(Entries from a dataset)
— START —

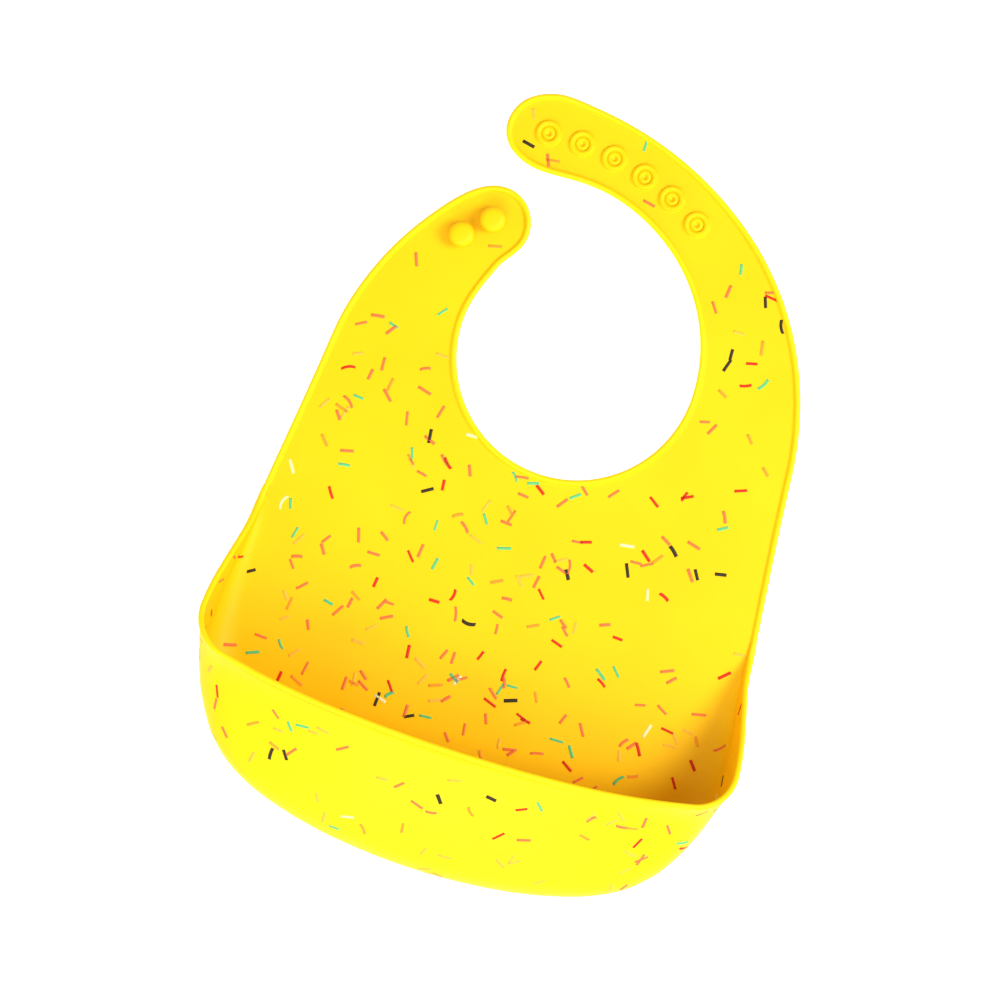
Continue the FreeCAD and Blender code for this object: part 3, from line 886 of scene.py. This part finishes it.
right = np.array([math.cos(LEAN), math.sin(LEAN), 0])
down = np.array([math.sin(LEAN), -math.cos(LEAN), 0])

floor_material = bpy.data.materials.new("pale_floor")
floor_material.use_nodes = True
floor_shader = floor_material.node_tree.nodes["Principled BSDF"]
floor_shader.inputs["Base Color"].default_value = (0.97, 0.97, 0.97, 1)
floor_shader.inputs["Roughness"].default_value = 0.9
floor_shader.inputs["Emission Color"].default_value = (1, 1, 1, 1)
floor_shader.inputs["Emission Strength"].default_value = 0.3
bpy.ops.mesh.primitive_plane_add(size=8, location=(0, 0, FLOOR_Z))
floor = bpy.context.object
floor.name = "floor"
floor.data.materials.append(floor_material)


def area_light(name, place, size, watts, colour=(1, 1, 1)):
    light = bpy.data.lights.new(name, "AREA")
    light.shape = "SQUARE"
    light.size = size
    light.energy = watts
    light.color = colour
    lamp = bpy.data.objects.new(name, light)
    lamp.location = place
    lamp.rotation_euler = (Vector(LOOK_AT) - Vector(place)).to_track_quat("-Z", "Y").to_euler()
    bpy.context.scene.collection.objects.link(lamp)
    return lamp


area_light("key", LOOK_AT + right * 1.2 + down * 0.1 + np.array([0, 0, 1.25]), 0.75, 24)
area_light("low_fill", LOOK_AT + down * 1.0 - right * 0.2 + np.array([0, 0, 0.8]), 1.0, 7)
area_light("overhead", LOOK_AT + down * 0.6 + np.array([0, 0, 1.2]), 1.2, 7.5)
area_light("warm_side", LOOK_AT - right * 0.9 + np.array([0, 0, 0.25]), 0.5, 4, (1, 0.6, 0.15))

world = bpy.data.worlds.new("studio")
world.use_nodes = True
world.node_tree.nodes["Background"].inputs["Color"].default_value = (1, 1, 1, 1)
world.node_tree.nodes["Background"].inputs["Strength"].default_value = 0.4
bpy.context.scene.world = world
bpy.context.scene.view_settings.view_transform = "Standard"
bpy.context.scene.view_settings.look = "None"

camera_data = bpy.data.cameras.new("camera")
camera_data.sensor_width = 36
camera_data.lens = camera_data.sensor_width * CAMERA_HEIGHT / VIEW_WIDTH
camera = bpy.data.objects.new("camera", camera_data)
camera.location = LOOK_AT + np.array([0, 0, CAMERA_HEIGHT])
camera.rotation_euler = (0, 0, LEAN)
bpy.context.scene.collection.objects.link(camera)
bpy.context.scene.camera = camera
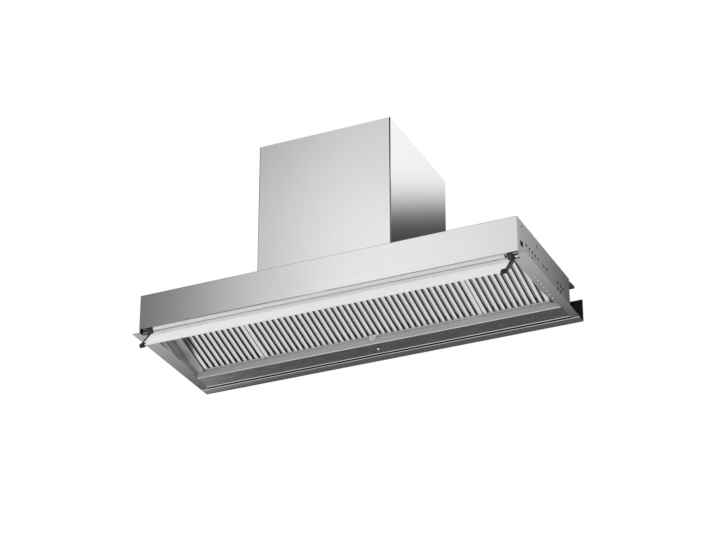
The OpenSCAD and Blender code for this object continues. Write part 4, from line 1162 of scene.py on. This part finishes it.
def on_strip_edge(along, up, x):
    return place(x, STRIP_Y - 0.4 + along, up - 0.9)


def on_filter_end(along, up, x):
    return on_slope(x, FILTER_L + 3.3 - along, up)


half = HOOD_W / 2
hem("rear_edge_hem", 2 - half, half - 2, on_rear_edge, "hood", bright_steel)
hem("strip_edge_hem", -half - FLANGE_W, half + FLANGE_W, on_strip_edge, "hood", bright_steel)
for side, (middle, width, slots) in FILTERS.items():
    half = width / 2 - 1.0
    spans = [(middle - half, middle + half)]
    if side == "centre":
        spans = [(-half, -LATCH_ROOM), (LATCH_ROOM, half)]
    for i, (x0, x1) in enumerate(spans):
        hem("filter_hem_%s_%d" % (side, i), x0, x1, on_filter_end, "filter_" + side, filter_sheet,
            length=4.5, height=1.6)
print("hems folded")

# %% [markdown]
# ## The ledges inside the side flanges
#
# Along each side's foot a narrow ledge covers the slit between the outer sheet and the liner. Its
# inner edge runs back parallel to the side and turns out to nothing before the recess wall. It is
# cut from flat sheet, so an outline and a thickness say it all.

# %% Lay the ledges
LEDGE_FOOT, LEDGE_T = -0.35, 1.0
LEDGE_OUTLINE = [(601.5, 22.0), (580.0, 22.0), (578.5, 24.0), (578.5, 232.0), (580.5, 262.0),
                 (586.0, 300.0), (593.0, 338.0), (597.0, 352.0), (597.5, 420.0), (601.5, 420.0)]
for name, side in SIDES.items():
    plate = bmesh.new()
    rings = [[plate.verts.new(place(side * x, y, z)) for x, y in LEDGE_OUTLINE]
             for z in (LEDGE_FOOT, LEDGE_FOOT + LEDGE_T)]
    for ring in rings:
        plate.faces.new(ring)
    for i, (under, over) in enumerate(zip(*rings)):
        plate.faces.new((rings[0][i - 1], under, over, rings[1][i - 1]))
    bmesh.ops.recalc_face_normals(plate, faces=plate.faces)
    level = [e for e in plate.edges if abs(e.verts[0].co.z - e.verts[1].co.z) < 1e-6]
    bmesh.ops.bevel(plate, geom=level, offset=0.3 * mm, segments=2, profile=0.5, affect="EDGES")
    ledge = new_object("side_ledge_" + name, to_mesh(plate, "side_ledge_" + name))
    finish_piece(ledge, "hood", flange_sheet_rear_shade)
print("ledges laid")

# %% [markdown]
# ## Rivets
#
# Rivets hold the right ledge and the rear and upper sheets. Each head is grown by a node tree: a
# circle is raised and narrowed three times, then set on every point of a small mesh and turned to
# the direction kept with that point. The tree's inputs are the head's radius, its height and its
# finish, and one tree serves every row.

# %% Build the tree that grows rivet heads
rivet_tree, rivet_in, rivet_out = geometry_tree("rivet_heads", Radius="Float", Height="Float",
                                                Finish="Material")
disc = add_node(rivet_tree, "GeometryNodeMeshCircle", fill_type="NGON", Vertices=20)
wire(rivet_tree, (rivet_in, "Radius", disc, "Radius"))
dome, crown = disc.outputs["Mesh"], None
for rise, narrow in ((0.45, 0.96), (0.32, 0.84), (0.23, 0.60)):
    lift = add_node(rivet_tree, "ShaderNodeMath", operation="MULTIPLY")
    lift.inputs[1].default_value = rise
    raised = add_node(rivet_tree, "GeometryNodeExtrudeMesh", mode="FACES", Offset=(0.0, 0.0, 1.0))
    slimmer = add_node(rivet_tree, "GeometryNodeScaleElements", domain="FACE", Scale=narrow)
    join(rivet_tree, dome, raised.inputs["Mesh"])
    if crown:
        join(rivet_tree, crown, raised.inputs["Selection"])
    wire(rivet_tree, (rivet_in, "Height", lift, 0), (lift, "Value", raised, "Offset Scale"),
         (raised, "Mesh", slimmer, "Geometry"), (raised, "Top", slimmer, "Selection"))
    dome, crown = slimmer.outputs["Geometry"], raised.outputs["Top"]
outward = add_node(rivet_tree, "GeometryNodeInputNamedAttribute", data_type="FLOAT_VECTOR")
outward.inputs["Name"].default_value = "out"
turned = add_node(rivet_tree, "FunctionNodeAlignRotationToVector", axis="Z")
placed = rivet_tree.nodes.new("GeometryNodeInstanceOnPoints")
realised = rivet_tree.nodes.new("GeometryNodeRealizeInstances")
coated = rivet_tree.nodes.new("GeometryNodeSetMaterial")
join(rivet_tree, dome, placed.inputs["Instance"])
wire(rivet_tree, (outward, "Attribute", turned, "Vector"),
     (rivet_in, "Geometry", placed, "Points"), (turned, "Rotation", placed, "Rotation"),
     (placed, "Instances", realised, "Geometry"), (realised, "Geometry", coated, "Geometry"),
     (rivet_in, "Finish", coated, "Material"), (coated, "Geometry", rivet_out, "Geometry"))
print("tree:", rivet_tree.name, len(rivet_tree.nodes), "nodes")

# %% Set the rivet heads
def rivets(name, spots, radius, height):
    """Heads on these spots, each a point and the direction it faces."""
    mesh = bpy.data.meshes.new(name)
    mesh.from_pydata([point for point, out in spots], [], [])
    facing = mesh.attributes.new("out", "FLOAT_VECTOR", "POINT")
    for entry, (point, out) in zip(facing.data, spots):
        entry.vector = out
    piece = new_object(name, mesh)
    grow(piece, rivet_tree, Radius=radius, Height=height, Finish=bright_steel)
    smooth_by_angle(piece, 50.0)
    finish_piece(piece, "hood", bright_steel)
    return piece


down, up, back = Vector((0, 0, -1)), Vector((0, 0, 1)), Vector((0, 1, 0))
END_X = 592.0
LONG_ROW = [-540.0 + 90.0 * i for i in range(13)]
ledge_spots = [(place(594.0, 148.0 + 24.0 * i, -0.25), down) for i in range(7)]
top_spots = [(place(side * END_X, 40.0 + 43.0 * i, BODY_H), up)
             for side in SIDES.values() for i in range(9)]
top_spots += [(place(x, y, BODY_H), up) for y in (8.0, 417.0) for x in LONG_ROW]
back_spots = [(place(x, HOOD_D, 114.0), back) for x in LONG_ROW]
back_spots += [(place(side * END_X, HOOD_D, 24.0 + 30.0 * i), back)
               for side in SIDES.values() for i in range(3)]
rivets("ledge_rivets", ledge_spots, 3.4 * mm, 1.4 * mm)
top_rivets = rivets("top_rivets", top_spots, 3.0 * mm, 1.3 * mm)
rivets("back_rivets", back_spots, 3.0 * mm, 1.3 * mm)
print("rivets:", len(ledge_spots), "on the ledge,", len(top_spots) + len(back_spots),
      "on the body")
crown_face = max(top_rivets.data.polygons, key=lambda f: f.center.z)
print("a crown faces", tuple(round(v, 2) for v in crown_face.normal))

— END —

* [Goal]: Return only the lines spanning from the first line of the material through the line with "floor.data.materials.append(floor_material)", copied exactly, both ends kept.

* [Answer below]:
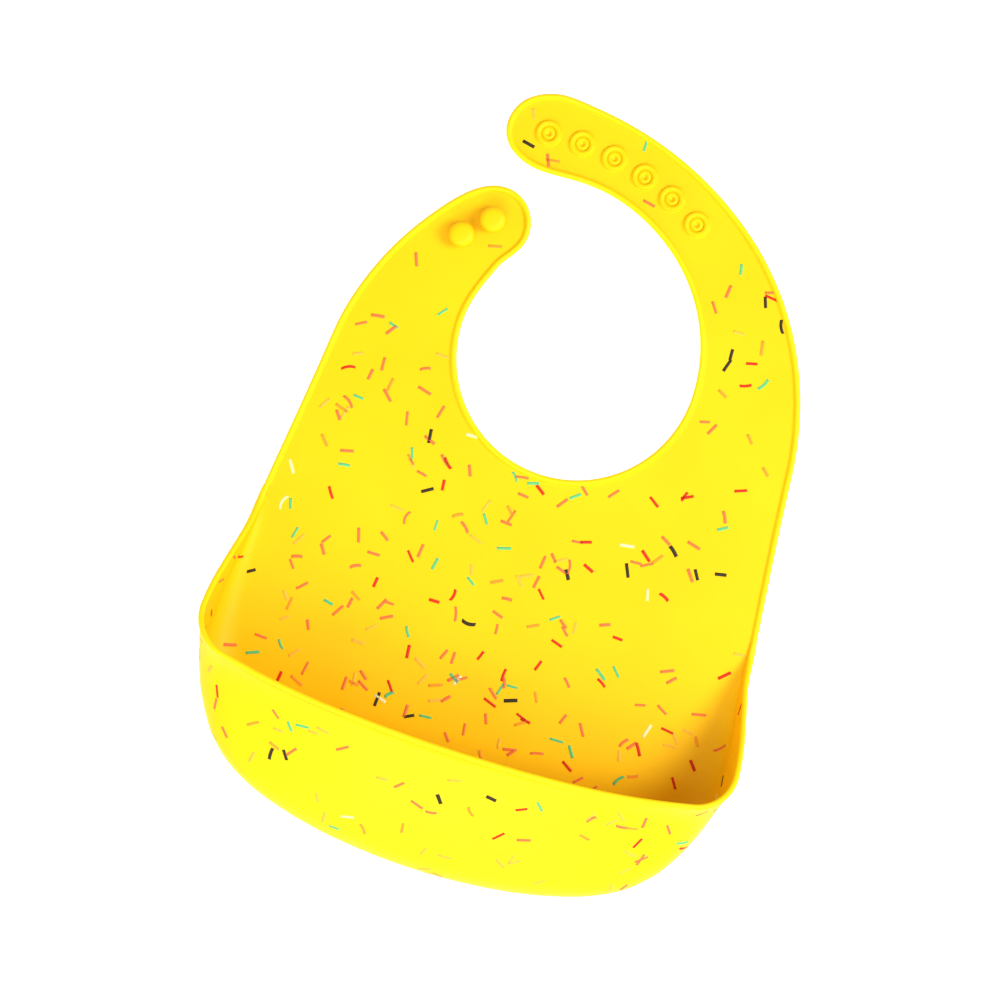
Continue the FreeCAD and Blender code for this object: part 3, from line 886 of scene.py. This part finishes it.
right = np.array([math.cos(LEAN), math.sin(LEAN), 0])
down = np.array([math.sin(LEAN), -math.cos(LEAN), 0])

floor_material = bpy.data.materials.new("pale_floor")
floor_material.use_nodes = True
floor_shader = floor_material.node_tree.nodes["Principled BSDF"]
floor_shader.inputs["Base Color"].default_value = (0.97, 0.97, 0.97, 1)
floor_shader.inputs["Roughness"].default_value = 0.9
floor_shader.inputs["Emission Color"].default_value = (1, 1, 1, 1)
floor_shader.inputs["Emission Strength"].default_value = 0.3
bpy.ops.mesh.primitive_plane_add(size=8, location=(0, 0, FLOOR_Z))
floor = bpy.context.object
floor.name = "floor"
floor.data.materials.append(floor_material)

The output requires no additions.